There are some countries that regard DBF contracts as a type of PPP (sometimes referred to as a method of “innovative financing”), based on the financing characteristic and the ability to transfer more construction risks.

In any case, a PPP may not be the most appropriate option to procure a particular infrastructure project, but a DBF contract may offer some advantages and benefits to the public authority, compared to a purely conventional DB or B contract.

 

[11] Note that in some countries, governments establish specific taxes for funding transport infrastructure (typically roads), usually structured as levies charged on oil consumption. In other cases, funding may be based on specific charges to the users of the infrastructure, which may be used to finance the costs of the infrastructure through different financial and public corporate structures, with the infrastructure still being procured under a conventional method.  For example, a SOE may raise finance against future toll revenue and contract out the construction of the road under a DB scheme.

[12] Rather than financing the works through a loan subscribed by the contractor and to be repaid with the instalments of payments from government, it is not uncommon that the financing is structured by means of the sale by the contractor to the lender of the right to receive those payments, a sale that is usually without recourse (or with limited recourse that is waived when construction is completed). These structures are also known as forfaiting.

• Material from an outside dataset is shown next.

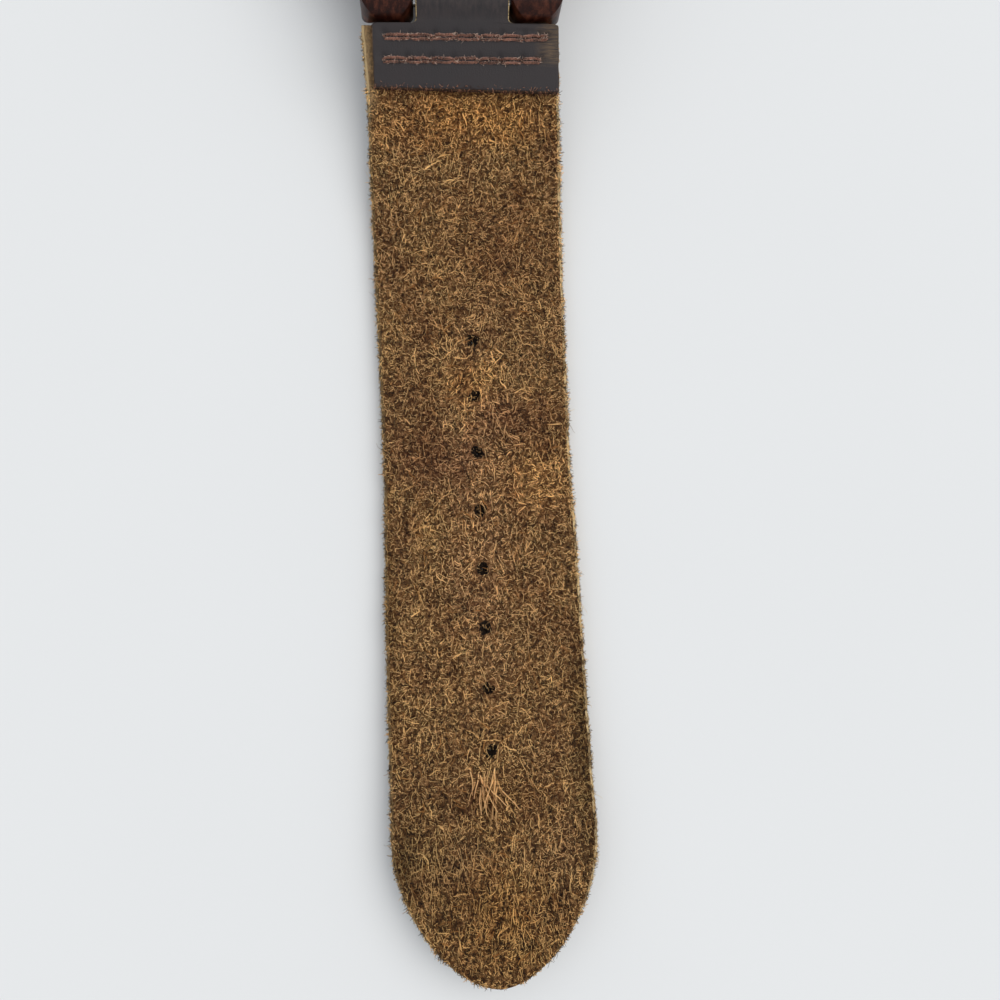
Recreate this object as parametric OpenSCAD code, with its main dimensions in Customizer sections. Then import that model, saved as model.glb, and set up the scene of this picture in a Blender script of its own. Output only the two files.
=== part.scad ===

[13] Any country that follows any of the international standards on government accounting and fiscal reporting will/should regard this structure as public finance, that is, consolidating in government accounts the asset and the liabilities, as the asset is completely under the control of the procuring authority who assumes full ownership of the assets and all risks related once constructed. See chapter 4 for statistical information and national accounting as to when an asset and related liabilities are regarded as public according to some standards.